En prévision du règlement européen sur l’IA, les feuilles de route de conformité doivent classifier les systèmes à haut risque, établir des cadres de gouvernance et prévoir des procédures de certification. Les contrats avec les fournisseurs d’IA devront inclure des exigences en matière d’audit des biais, de rapports explicatifs et de validation continue des modèles, afin de réduire les risques juridiques liés à l’utilisation à grande échelle de l’intelligence artificielle.

Durabilité, ESG et diversité dans le secteur technologique

La durabilité et les critères ESG (environnementaux, sociaux et de gouvernance) ne sont plus un simple atout d’image pour les entreprises technologiques, mais un élément stratégique de gestion des risques. Les entreprises mettent en œuvre des solutions cleantech, des centres de données écoénergétiques et des modèles de production circulaire pour réduire leur empreinte carbone.
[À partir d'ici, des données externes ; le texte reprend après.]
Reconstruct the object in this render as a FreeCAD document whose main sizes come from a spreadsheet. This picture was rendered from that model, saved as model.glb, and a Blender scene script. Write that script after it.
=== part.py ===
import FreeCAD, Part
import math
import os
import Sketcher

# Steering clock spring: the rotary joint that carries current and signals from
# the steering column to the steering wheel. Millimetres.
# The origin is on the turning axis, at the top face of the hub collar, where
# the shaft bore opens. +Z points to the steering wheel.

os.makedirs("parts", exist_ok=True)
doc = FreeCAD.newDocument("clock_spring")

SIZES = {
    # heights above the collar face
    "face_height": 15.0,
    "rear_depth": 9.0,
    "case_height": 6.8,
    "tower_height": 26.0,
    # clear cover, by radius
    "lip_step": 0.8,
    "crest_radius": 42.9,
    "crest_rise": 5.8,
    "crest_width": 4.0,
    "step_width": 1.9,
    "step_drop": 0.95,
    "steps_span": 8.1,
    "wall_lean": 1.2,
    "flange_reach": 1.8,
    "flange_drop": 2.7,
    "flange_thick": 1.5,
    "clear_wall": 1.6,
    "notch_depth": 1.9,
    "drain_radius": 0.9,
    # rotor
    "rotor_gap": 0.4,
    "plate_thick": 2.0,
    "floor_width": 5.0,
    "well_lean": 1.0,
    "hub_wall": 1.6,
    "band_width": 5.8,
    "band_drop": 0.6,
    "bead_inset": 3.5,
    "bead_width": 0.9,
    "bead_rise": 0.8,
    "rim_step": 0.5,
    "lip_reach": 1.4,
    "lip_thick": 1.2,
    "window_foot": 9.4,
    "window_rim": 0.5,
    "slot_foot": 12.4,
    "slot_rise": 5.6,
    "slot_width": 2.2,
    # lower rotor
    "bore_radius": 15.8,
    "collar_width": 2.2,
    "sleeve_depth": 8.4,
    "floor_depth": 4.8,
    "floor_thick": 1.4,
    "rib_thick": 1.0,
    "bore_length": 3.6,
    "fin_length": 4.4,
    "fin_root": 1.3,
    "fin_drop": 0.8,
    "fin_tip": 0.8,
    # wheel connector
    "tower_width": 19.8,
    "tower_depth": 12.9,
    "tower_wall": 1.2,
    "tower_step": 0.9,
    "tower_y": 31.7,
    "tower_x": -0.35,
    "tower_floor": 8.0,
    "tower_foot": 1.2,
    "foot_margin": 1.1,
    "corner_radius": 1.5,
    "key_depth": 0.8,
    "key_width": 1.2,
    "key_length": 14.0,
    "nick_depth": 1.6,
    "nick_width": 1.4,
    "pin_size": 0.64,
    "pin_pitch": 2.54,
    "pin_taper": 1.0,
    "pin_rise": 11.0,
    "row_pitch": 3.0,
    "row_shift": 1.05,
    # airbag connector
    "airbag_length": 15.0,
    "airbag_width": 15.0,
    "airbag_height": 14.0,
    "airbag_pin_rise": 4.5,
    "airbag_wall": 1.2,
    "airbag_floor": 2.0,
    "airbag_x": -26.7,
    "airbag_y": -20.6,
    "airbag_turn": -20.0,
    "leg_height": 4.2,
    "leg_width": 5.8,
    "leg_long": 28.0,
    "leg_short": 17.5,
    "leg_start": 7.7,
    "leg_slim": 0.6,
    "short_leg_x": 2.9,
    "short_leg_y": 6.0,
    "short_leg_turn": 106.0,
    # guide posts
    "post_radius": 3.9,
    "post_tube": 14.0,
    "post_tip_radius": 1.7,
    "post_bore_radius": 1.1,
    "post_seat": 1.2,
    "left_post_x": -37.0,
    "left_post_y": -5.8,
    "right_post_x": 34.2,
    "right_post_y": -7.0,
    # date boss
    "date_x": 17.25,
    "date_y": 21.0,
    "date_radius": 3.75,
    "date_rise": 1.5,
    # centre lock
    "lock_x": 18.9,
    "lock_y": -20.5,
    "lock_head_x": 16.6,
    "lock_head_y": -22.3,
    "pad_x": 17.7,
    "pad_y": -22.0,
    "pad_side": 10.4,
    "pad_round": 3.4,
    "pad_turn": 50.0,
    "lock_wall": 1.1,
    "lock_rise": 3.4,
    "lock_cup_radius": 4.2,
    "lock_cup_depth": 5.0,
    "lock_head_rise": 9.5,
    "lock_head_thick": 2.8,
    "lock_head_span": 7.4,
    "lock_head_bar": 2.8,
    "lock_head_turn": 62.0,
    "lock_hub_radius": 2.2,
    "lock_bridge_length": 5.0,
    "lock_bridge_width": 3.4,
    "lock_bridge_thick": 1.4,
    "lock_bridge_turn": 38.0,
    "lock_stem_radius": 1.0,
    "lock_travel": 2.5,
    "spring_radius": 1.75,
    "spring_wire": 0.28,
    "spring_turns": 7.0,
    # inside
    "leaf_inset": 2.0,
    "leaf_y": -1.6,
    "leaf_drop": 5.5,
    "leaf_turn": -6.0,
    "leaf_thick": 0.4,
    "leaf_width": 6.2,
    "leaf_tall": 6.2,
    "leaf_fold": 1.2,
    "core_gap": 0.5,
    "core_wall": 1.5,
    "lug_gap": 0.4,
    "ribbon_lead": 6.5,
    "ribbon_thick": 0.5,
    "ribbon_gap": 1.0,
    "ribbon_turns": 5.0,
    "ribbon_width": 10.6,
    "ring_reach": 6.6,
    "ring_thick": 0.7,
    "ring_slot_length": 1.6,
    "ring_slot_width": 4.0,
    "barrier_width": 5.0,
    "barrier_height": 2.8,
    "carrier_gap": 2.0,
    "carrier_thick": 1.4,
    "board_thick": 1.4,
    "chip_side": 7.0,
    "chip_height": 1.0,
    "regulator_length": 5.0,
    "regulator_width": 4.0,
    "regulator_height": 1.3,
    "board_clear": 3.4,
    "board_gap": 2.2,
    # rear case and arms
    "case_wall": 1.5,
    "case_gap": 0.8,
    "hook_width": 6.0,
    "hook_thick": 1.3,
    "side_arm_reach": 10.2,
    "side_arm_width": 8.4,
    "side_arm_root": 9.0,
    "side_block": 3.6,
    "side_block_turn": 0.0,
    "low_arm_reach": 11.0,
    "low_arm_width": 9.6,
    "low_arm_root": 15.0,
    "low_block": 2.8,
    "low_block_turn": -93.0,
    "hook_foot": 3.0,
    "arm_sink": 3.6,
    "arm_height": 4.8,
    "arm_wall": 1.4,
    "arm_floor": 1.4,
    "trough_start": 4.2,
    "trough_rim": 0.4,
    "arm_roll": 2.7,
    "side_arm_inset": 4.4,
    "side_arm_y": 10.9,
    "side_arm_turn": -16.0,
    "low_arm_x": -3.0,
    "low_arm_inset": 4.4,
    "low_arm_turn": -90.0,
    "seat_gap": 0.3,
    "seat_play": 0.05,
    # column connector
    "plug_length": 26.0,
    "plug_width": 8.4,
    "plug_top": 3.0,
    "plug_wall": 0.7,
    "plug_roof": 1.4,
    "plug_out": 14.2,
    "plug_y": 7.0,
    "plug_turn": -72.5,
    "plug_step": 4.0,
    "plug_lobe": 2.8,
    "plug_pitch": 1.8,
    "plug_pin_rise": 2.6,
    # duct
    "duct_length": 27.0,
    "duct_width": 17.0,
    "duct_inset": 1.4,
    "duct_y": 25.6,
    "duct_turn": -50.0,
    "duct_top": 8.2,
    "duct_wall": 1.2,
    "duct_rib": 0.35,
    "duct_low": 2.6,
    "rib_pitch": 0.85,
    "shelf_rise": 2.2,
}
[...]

L’accompagnement juridique porte sur le calcul des émissions, le respect de la réglementation européenne sur la durabilité, et les obligations de transparence selon les normes de reporting CSRD.

La diversité et l’inclusion sont également des priorités croissantes, sous l’effet des pressions sociétales et réglementaires. Des lignes directrices juridiques pour prévenir la discrimination à l’embauche, garantir l’égalité salariale et assurer la transparence dans les promotions aident les entreprises à instaurer une culture inclusive. Les contrats avec les recruteurs peuvent intégrer des clauses relatives aux objectifs de diversité et à leur suivi.

Lors des levées de fonds, les audits ESG et les vérifications de conformité sociétale permettent d’évaluer la responsabilité des start-ups. Le cadre juridique des investissements à impact ou des obligations vertes garantit que les allégations de durabilité – telles que « neutre en carbone » ou « commerce équitable » – reposent sur des fondements juridiques solides, pour éviter les accusations de greenwashing et les dommages réputationnels.